Another psychological tool in use in Montana schools is the PAX Good Behavior Game, which describes itself as, “an Evidence-based Practice that … By strengthening inhibition, extending self-regulation, and improving social emotional scaffolding … creates changes in electrical, neurochemical, neural connectivity … that strengthen inhibition, extend self-regulation, and improve social emotional scaffolding.” In other words, moral and ethical conduct comes not from understanding ourselves or our relationship to God but from our “neural connectivity.”
From the above, it can be seen that the Blaine Amendment, originally intended not to favor one religion over another, is now used, by virtue of the Montana Department of Revenue Ruling, to block all efforts to teach any sort of religious view of humanity or God-given reason for being moral and ethical, while enforcing materialism with a heavy hand. It’s easy to see why people with strong religious beliefs want schools of their own. Just as 19th century Protestants wrongly imposed their beliefs and practices on Catholics, materialists now have free rein to impose their ideology on every child who walks into the public-school system. Yet, how is the belief system of the materialists any more based on demonstrable truth than the belief systems of religions? Materialists certainly can’t prove their assumption that a human being is a soulless, electrically-motivated piece of biochemical machinery lacking any moral or ethical duty to a higher power.

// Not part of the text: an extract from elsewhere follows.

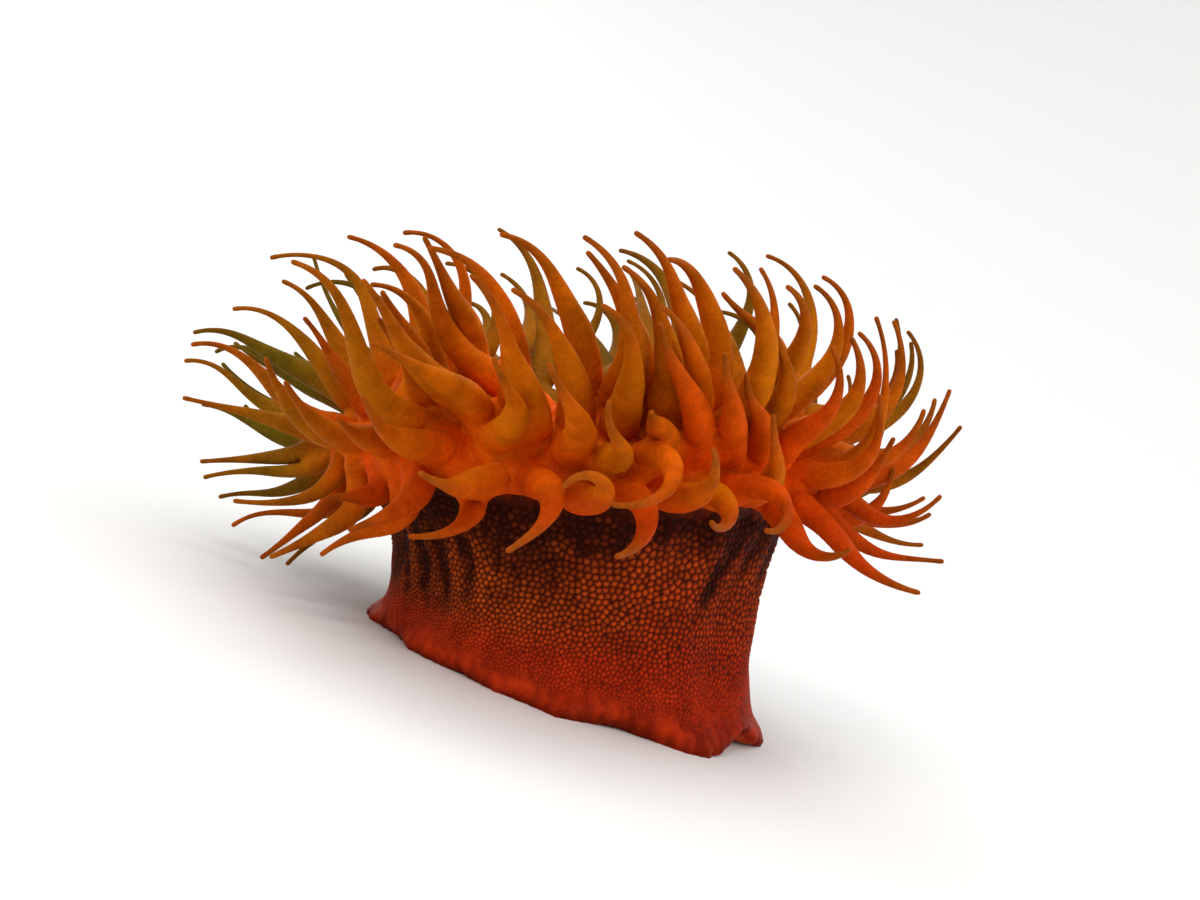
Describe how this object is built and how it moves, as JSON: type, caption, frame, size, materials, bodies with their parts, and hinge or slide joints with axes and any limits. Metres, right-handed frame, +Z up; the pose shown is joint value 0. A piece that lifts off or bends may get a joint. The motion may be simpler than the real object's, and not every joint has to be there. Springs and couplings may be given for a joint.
{
  "type": "sea anemone",
  "caption": "Life-size still model of a warty sea anemone standing on its pedal disc with the crown of tapering tentacles spread and bent",
  "frame": {"origin": "on the floor under the middle of the animal's bounding box", "axes": "+Z up from the pedal disc, +Y through the body towards the far side of the crown, +X across the body towards the raised side of the crown"},
  "size_m": [0.1582, 0.1904, 0.0937],
  "materials": {
    "foot": "wet, smooth flesh",
    "column": "wet, packed with rounded vesicles",
    "collar": "wet, dark, vesicled",
    "oral_disc": "wet, smooth, radially ribbed",
    "lips": "wet, smooth",
    "feelers": "wet, translucent flesh"
  },
  "bodies": {
    "root": {"foot": "foot", "column_lower": "column", "column_upper": "column", "collar": "collar", "oral_disc": "oral_disc", "mouth": "lips", "feelers_01": "feelers", "feelers_02": "feelers", "feelers_03": "feelers", "feelers_04": "feelers", "feelers_05": "feelers", "feelers_06": "feelers", "feelers_07": "feelers", "feelers_08": "feelers", "feelers_09": "feelers", "feelers_10": "feelers", "feelers_11": "feelers", "feelers_12": "feelers"}
  },
  "joints": []
}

Providing public education free of religious and ideological bias is never going to be easy. People are all too inclined to think that their prejudices are fact, and to demand that they be taught to others as such, which was true 200 years ago and is sadly still true today. Over time, hopefully more people will overcome such tendencies and develop the wisdom and breadth of understanding so that our education system can communicate a wide range of ideas while allowing members of the next generation to work out for themselves what to believe. In the meantime, in my view, allowing scholarships for religious schools will help level the playing field and should be encouraged.